La protection juridique des électeurs en Israël émane principalement du code électoral (Propaganda Methods) de 1959, rédigé avant l’avènement d’Internet et encadrant à l’origine l’allocation des spots radio, dans les avions, les bateaux et des affichages publics. La loi a été amendée depuis pour s’étendre à la télévision, aux stations de radio régionales et aux sondages publics, mais pas encore à Internet.
Dimanche, le Likud a repoussé tous les efforts menées pour appliquer un socle basique de normes de transparence sur les campagnes en ligne.

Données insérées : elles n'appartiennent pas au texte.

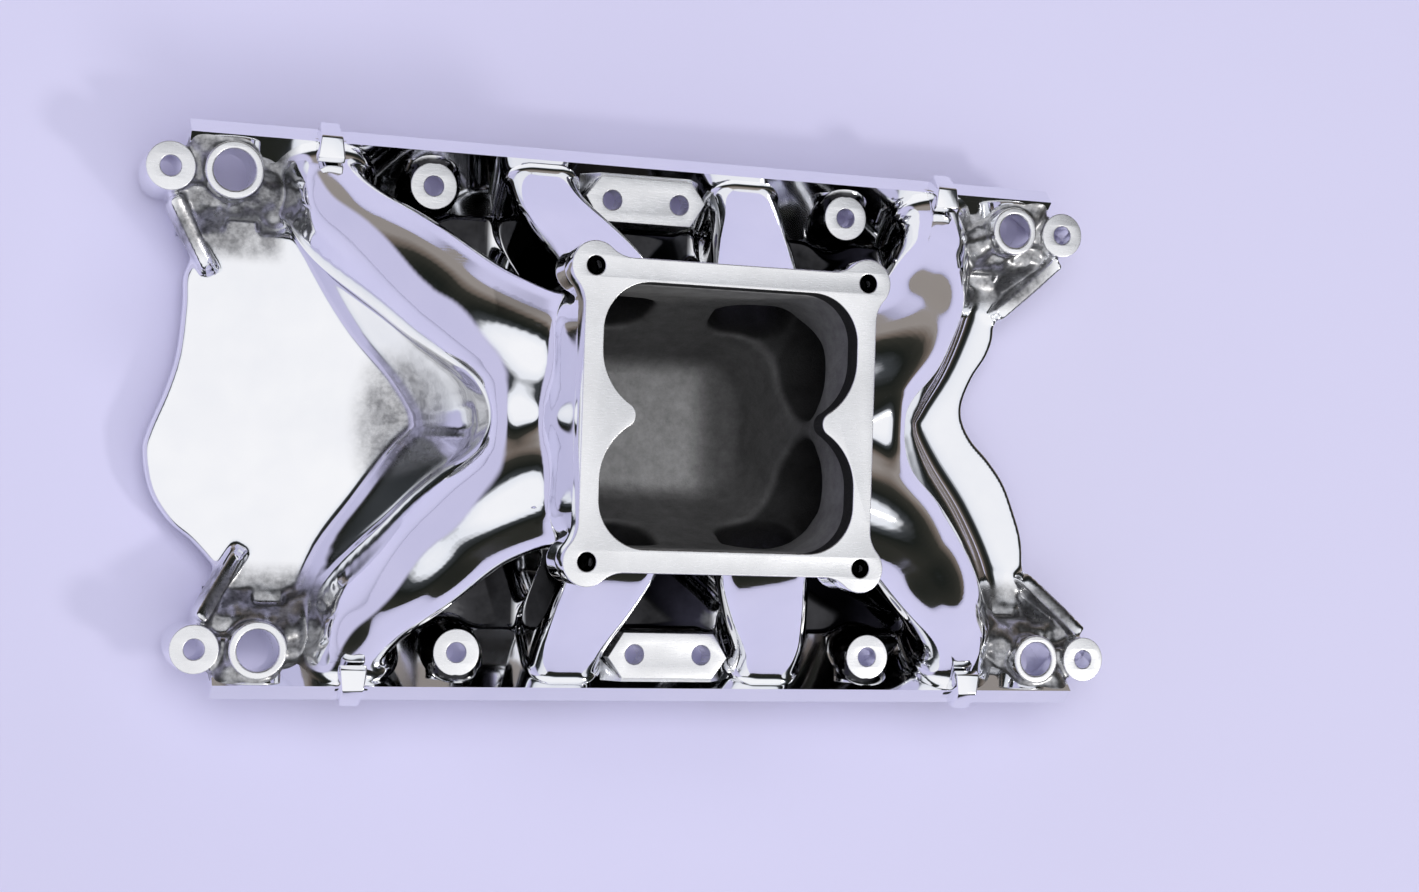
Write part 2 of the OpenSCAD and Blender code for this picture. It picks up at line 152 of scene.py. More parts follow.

Quelques jours après la révélation de la possession de renseignements par le Shin Bet mettant en cause un pays étranger et sa volonté d’influencer les élections d’avril en intervenant en ligne, la Commission s’était réunie pour la première audience publique de ce cycle électoral afin de de débattre d’une pétition appelant à l’instauration de ces normes par l’adoption d’une loi.
En novembre 2017, une commission présidée par l’ancienne présidente de la Cour suprême, Dorit Beinisch, et chargée de revoir la législation électorale, a présenté une proposition accordant plus de pouvoir et d’outils juridiques à la Commission électorale centrale pour empêcher la manipulation en ligne.
Le Likud bloque actuellement un projet de loi issu de cette proposition. Des sources ayant une connaissance directe du processus législatif ont rapporté au Times of Israel que cela résultait d’une demande personnelle de Benjamin Netanyahu.
Le projet de loi, qui ne nécessite qu’un seul vote supplémentaire en séance plénière pour entrer en vigueur, s’attaquerait spécifiquement aux fake news en forçant les auteurs de tout contenu politique rémunéré, y compris les commentaires, à s’identifier publiquement — ce qui s’appliquerait à la fois à Internet et aux outils de campagne traditionnels comme les affiches.
Lors de sa présentation de la pétition à la commission, l’avocat Shachar Ben-Meir a expliqué que la loi assurerait un service vital aux électeurs avant le scrutin en leur donnant des outils pour repérer les fake news, et la propagande électorale.
« Nous souhaitons simplement que les citoyens puissent savoir quand ils ont à faire à du contenu de campagne et qui se cache derrière. Nous ne demandons pas à intervenir dans ces contenus, mais juste à savoir clairement qui en est à l’origine », a-t-il ajouté.
Après les révélations du Shin Bet, Netanyahu a affirmé aux journalistes la semaine dernière : « Israël est prêt à contrecarrer une cyber-intervention, nous sommes prêts à tout scénario et aucun pays n’est plus préparé que nous. »
La Commission électorale centrale israélienne a déclaré la semaine dernière qu’elle préparait un plan d’action pour contrecarrer toute tentative d’ingérence étrangère dans les élections législatives du 9 avril. Mais comme Giora Pordes, le porte-parole de la commission, l’a admis au Times of Israel, celle-ci ne dispose actuellement pas des outils nécessaires pour empêcher de telles activités.
Tandis que des représentants des autres grands partis israéliens ont indiqué dimanche qu’ils voteraient la proposition de loi, le conseiller juridique du Likud, Avi Halevi, a lui déclaré qu’il « n’était pas réaliste » de faire avancer une telle législation « sous la contrainte ».
Même s’il admet que la législation actuelle était obsolète, il explique que le parti au pouvoir ne pouvait pas accepter de soutenir les changements proposés de façon « précipitée et imprudente ». « Nous la soutiendrons, mais cela prendra du temps, je ne sais pas combien. »
« Nous avons un planning clair : avant les élections », a répondu Melcer, précisant à Halevi que si le parti ne s’y engageait pas, la commission entamerait les délibérations sur un accord ad hoc entre les partis pour s’attaquer à l’anonymat des contenus de campagne financés en les considérant comme une violation d’une clause spécifique de la loi électorale, qui feront ainsi l’objet d’amendes.
Tehilla Shwartz Altshuler, experte en technologie à l’Institut israélien de la démocratie, un organe apolitique, a dit à la commission qu’une telle décision n’allait pas assez loin, mais qu’elle serait mieux que rien.
« Nous faisons face à un degré de manipulation encore jamais vu auparavant », a-t-elle averti. « Nous savons qu’il existe des difficultés législatives, mais il est nécessaire, dans l’immédiat, de protéger nos élections et notre démocratie. »
Sue Surkes a contribué à cet article.